PROBLEM STATEMENT:
Print every record below exactly as written.
»»
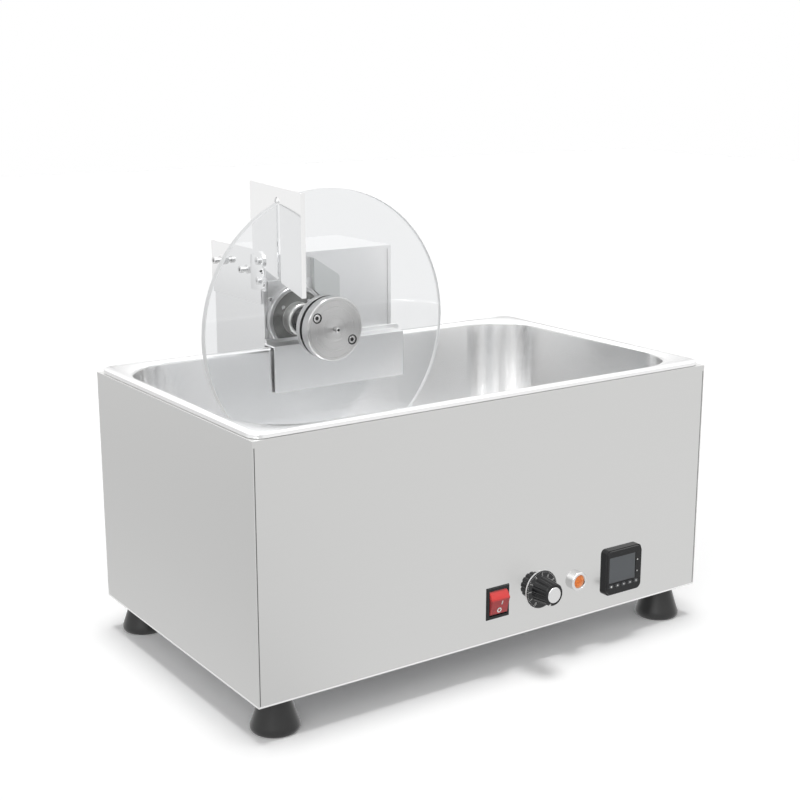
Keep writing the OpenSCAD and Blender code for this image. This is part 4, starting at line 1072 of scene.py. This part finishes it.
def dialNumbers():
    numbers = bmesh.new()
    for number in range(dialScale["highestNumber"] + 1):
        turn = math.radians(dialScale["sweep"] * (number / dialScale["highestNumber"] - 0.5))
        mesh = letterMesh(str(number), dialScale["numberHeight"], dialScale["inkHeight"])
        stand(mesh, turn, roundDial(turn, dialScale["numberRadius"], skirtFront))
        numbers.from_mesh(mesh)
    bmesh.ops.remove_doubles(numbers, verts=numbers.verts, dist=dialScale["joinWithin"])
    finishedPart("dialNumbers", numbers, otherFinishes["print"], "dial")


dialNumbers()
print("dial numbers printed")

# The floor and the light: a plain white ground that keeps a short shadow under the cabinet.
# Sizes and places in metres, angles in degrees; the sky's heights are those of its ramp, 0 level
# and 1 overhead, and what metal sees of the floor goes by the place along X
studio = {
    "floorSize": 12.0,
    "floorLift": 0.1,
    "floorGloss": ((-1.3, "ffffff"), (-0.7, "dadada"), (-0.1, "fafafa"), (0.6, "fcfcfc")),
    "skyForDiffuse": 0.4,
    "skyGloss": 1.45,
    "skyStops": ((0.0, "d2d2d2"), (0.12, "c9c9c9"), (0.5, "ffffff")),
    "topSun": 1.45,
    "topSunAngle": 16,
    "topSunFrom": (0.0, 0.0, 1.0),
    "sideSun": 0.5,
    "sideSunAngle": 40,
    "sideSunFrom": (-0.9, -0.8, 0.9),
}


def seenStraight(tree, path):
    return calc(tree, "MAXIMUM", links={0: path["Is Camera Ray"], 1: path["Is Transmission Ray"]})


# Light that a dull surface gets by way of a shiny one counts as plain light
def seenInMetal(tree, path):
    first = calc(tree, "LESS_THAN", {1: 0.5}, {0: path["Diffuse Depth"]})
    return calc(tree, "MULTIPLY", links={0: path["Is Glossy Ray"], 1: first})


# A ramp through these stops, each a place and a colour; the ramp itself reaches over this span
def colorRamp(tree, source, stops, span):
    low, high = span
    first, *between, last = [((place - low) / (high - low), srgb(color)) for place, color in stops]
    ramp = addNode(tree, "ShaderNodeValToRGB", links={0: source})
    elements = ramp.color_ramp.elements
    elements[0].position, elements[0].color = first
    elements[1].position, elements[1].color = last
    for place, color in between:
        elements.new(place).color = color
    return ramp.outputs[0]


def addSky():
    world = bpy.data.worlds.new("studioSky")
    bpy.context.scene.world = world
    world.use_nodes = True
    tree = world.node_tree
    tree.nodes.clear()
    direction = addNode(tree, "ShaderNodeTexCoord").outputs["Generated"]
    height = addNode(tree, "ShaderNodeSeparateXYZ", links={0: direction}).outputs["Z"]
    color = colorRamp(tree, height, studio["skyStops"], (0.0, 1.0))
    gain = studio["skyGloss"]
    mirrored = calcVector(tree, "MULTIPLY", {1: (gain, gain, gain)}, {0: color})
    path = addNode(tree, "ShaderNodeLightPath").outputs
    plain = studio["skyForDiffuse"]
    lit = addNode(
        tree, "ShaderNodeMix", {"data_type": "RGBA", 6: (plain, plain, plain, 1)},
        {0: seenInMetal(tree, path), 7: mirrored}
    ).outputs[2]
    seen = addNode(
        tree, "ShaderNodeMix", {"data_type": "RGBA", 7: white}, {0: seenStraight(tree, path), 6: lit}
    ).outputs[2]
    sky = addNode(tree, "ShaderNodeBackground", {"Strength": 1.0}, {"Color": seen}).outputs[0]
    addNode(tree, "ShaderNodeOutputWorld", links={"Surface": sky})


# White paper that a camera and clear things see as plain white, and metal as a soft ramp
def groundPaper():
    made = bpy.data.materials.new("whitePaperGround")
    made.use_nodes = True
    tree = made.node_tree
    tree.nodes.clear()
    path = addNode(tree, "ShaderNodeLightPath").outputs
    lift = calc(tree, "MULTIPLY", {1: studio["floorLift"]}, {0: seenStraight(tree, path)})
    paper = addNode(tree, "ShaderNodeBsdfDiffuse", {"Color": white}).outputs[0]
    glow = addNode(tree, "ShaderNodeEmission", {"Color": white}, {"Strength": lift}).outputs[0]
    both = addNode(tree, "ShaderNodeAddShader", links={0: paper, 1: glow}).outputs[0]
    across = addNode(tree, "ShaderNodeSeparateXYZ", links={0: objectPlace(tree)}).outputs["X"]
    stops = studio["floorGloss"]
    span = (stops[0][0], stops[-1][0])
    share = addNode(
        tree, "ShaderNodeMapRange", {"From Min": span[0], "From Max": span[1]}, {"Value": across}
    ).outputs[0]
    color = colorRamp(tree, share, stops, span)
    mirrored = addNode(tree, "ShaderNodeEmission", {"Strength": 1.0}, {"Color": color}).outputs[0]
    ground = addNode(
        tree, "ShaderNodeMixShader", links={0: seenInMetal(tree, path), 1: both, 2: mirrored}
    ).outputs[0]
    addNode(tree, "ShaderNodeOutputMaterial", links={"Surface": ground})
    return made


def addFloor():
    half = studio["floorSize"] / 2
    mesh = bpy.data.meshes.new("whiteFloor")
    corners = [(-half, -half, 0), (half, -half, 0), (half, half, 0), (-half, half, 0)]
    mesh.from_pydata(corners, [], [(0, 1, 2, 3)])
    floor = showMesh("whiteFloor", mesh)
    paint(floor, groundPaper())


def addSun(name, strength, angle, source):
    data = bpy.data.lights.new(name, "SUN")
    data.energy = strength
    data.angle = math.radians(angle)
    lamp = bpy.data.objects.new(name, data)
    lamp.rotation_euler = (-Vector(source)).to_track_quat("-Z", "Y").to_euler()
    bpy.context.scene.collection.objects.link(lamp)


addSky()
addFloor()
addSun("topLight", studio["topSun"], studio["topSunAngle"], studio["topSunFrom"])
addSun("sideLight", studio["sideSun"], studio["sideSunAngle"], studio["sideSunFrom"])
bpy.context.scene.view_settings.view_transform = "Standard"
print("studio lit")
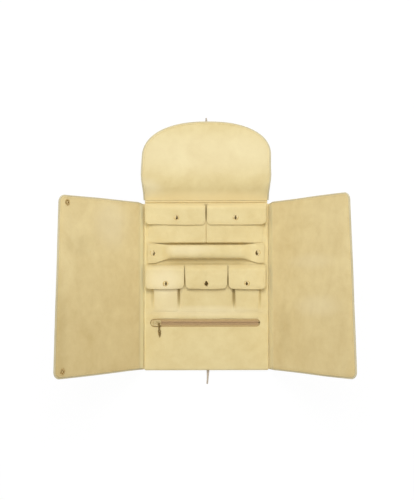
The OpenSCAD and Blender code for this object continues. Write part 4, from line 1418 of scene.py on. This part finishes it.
««
ANSWER BELOW:
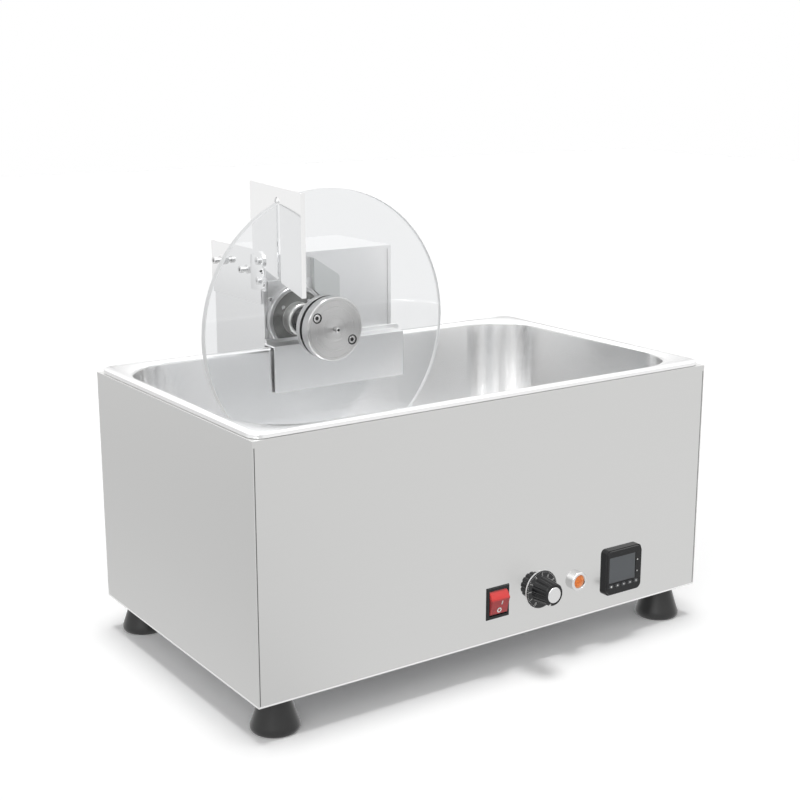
Keep writing the OpenSCAD and Blender code for this image. This is part 4, starting at line 1072 of scene.py. This part finishes it.
def dialNumbers():
    numbers = bmesh.new()
    for number in range(dialScale["highestNumber"] + 1):
        turn = math.radians(dialScale["sweep"] * (number / dialScale["highestNumber"] - 0.5))
        mesh = letterMesh(str(number), dialScale["numberHeight"], dialScale["inkHeight"])
        stand(mesh, turn, roundDial(turn, dialScale["numberRadius"], skirtFront))
        numbers.from_mesh(mesh)
    bmesh.ops.remove_doubles(numbers, verts=numbers.verts, dist=dialScale["joinWithin"])
    finishedPart("dialNumbers", numbers, otherFinishes["print"], "dial")


dialNumbers()
print("dial numbers printed")

# The floor and the light: a plain white ground that keeps a short shadow under the cabinet.
# Sizes and places in metres, angles in degrees; the sky's heights are those of its ramp, 0 level
# and 1 overhead, and what metal sees of the floor goes by the place along X
studio = {
    "floorSize": 12.0,
    "floorLift": 0.1,
    "floorGloss": ((-1.3, "ffffff"), (-0.7, "dadada"), (-0.1, "fafafa"), (0.6, "fcfcfc")),
    "skyForDiffuse": 0.4,
    "skyGloss": 1.45,
    "skyStops": ((0.0, "d2d2d2"), (0.12, "c9c9c9"), (0.5, "ffffff")),
    "topSun": 1.45,
    "topSunAngle": 16,
    "topSunFrom": (0.0, 0.0, 1.0),
    "sideSun": 0.5,
    "sideSunAngle": 40,
    "sideSunFrom": (-0.9, -0.8, 0.9),
}


def seenStraight(tree, path):
    return calc(tree, "MAXIMUM", links={0: path["Is Camera Ray"], 1: path["Is Transmission Ray"]})


# Light that a dull surface gets by way of a shiny one counts as plain light
def seenInMetal(tree, path):
    first = calc(tree, "LESS_THAN", {1: 0.5}, {0: path["Diffuse Depth"]})
    return calc(tree, "MULTIPLY", links={0: path["Is Glossy Ray"], 1: first})


# A ramp through these stops, each a place and a colour; the ramp itself reaches over this span
def colorRamp(tree, source, stops, span):
    low, high = span
    first, *between, last = [((place - low) / (high - low), srgb(color)) for place, color in stops]
    ramp = addNode(tree, "ShaderNodeValToRGB", links={0: source})
    elements = ramp.color_ramp.elements
    elements[0].position, elements[0].color = first
    elements[1].position, elements[1].color = last
    for place, color in between:
        elements.new(place).color = color
    return ramp.outputs[0]


def addSky():
    world = bpy.data.worlds.new("studioSky")
    bpy.context.scene.world = world
    world.use_nodes = True
    tree = world.node_tree
    tree.nodes.clear()
    direction = addNode(tree, "ShaderNodeTexCoord").outputs["Generated"]
    height = addNode(tree, "ShaderNodeSeparateXYZ", links={0: direction}).outputs["Z"]
    color = colorRamp(tree, height, studio["skyStops"], (0.0, 1.0))
    gain = studio["skyGloss"]
    mirrored = calcVector(tree, "MULTIPLY", {1: (gain, gain, gain)}, {0: color})
    path = addNode(tree, "ShaderNodeLightPath").outputs
    plain = studio["skyForDiffuse"]
    lit = addNode(
        tree, "ShaderNodeMix", {"data_type": "RGBA", 6: (plain, plain, plain, 1)},
        {0: seenInMetal(tree, path), 7: mirrored}
    ).outputs[2]
    seen = addNode(
        tree, "ShaderNodeMix", {"data_type": "RGBA", 7: white}, {0: seenStraight(tree, path), 6: lit}
    ).outputs[2]
    sky = addNode(tree, "ShaderNodeBackground", {"Strength": 1.0}, {"Color": seen}).outputs[0]
    addNode(tree, "ShaderNodeOutputWorld", links={"Surface": sky})


# White paper that a camera and clear things see as plain white, and metal as a soft ramp
def groundPaper():
    made = bpy.data.materials.new("whitePaperGround")
    made.use_nodes = True
    tree = made.node_tree
    tree.nodes.clear()
    path = addNode(tree, "ShaderNodeLightPath").outputs
    lift = calc(tree, "MULTIPLY", {1: studio["floorLift"]}, {0: seenStraight(tree, path)})
    paper = addNode(tree, "ShaderNodeBsdfDiffuse", {"Color": white}).outputs[0]
    glow = addNode(tree, "ShaderNodeEmission", {"Color": white}, {"Strength": lift}).outputs[0]
    both = addNode(tree, "ShaderNodeAddShader", links={0: paper, 1: glow}).outputs[0]
    across = addNode(tree, "ShaderNodeSeparateXYZ", links={0: objectPlace(tree)}).outputs["X"]
    stops = studio["floorGloss"]
    span = (stops[0][0], stops[-1][0])
    share = addNode(
        tree, "ShaderNodeMapRange", {"From Min": span[0], "From Max": span[1]}, {"Value": across}
    ).outputs[0]
    color = colorRamp(tree, share, stops, span)
    mirrored = addNode(tree, "ShaderNodeEmission", {"Strength": 1.0}, {"Color": color}).outputs[0]
    ground = addNode(
        tree, "ShaderNodeMixShader", links={0: seenInMetal(tree, path), 1: both, 2: mirrored}
    ).outputs[0]
    addNode(tree, "ShaderNodeOutputMaterial", links={"Surface": ground})
    return made


def addFloor():
    half = studio["floorSize"] / 2
    mesh = bpy.data.meshes.new("whiteFloor")
    corners = [(-half, -half, 0), (half, -half, 0), (half, half, 0), (-half, half, 0)]
    mesh.from_pydata(corners, [], [(0, 1, 2, 3)])
    floor = showMesh("whiteFloor", mesh)
    paint(floor, groundPaper())


def addSun(name, strength, angle, source):
    data = bpy.data.lights.new(name, "SUN")
    data.energy = strength
    data.angle = math.radians(angle)
    lamp = bpy.data.objects.new(name, data)
    lamp.rotation_euler = (-Vector(source)).to_track_quat("-Z", "Y").to_euler()
    bpy.context.scene.collection.objects.link(lamp)


addSky()
addFloor()
addSun("topLight", studio["topSun"], studio["topSunAngle"], studio["topSunFrom"])
addSun("sideLight", studio["sideSun"], studio["sideSunAngle"], studio["sideSunFrom"])
bpy.context.scene.view_settings.view_transform = "Standard"
print("studio lit")
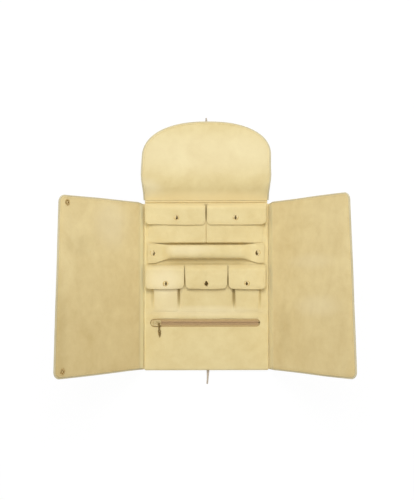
The OpenSCAD and Blender code for this object continues. Write part 4, from line 1418 of scene.py on. This part finishes it.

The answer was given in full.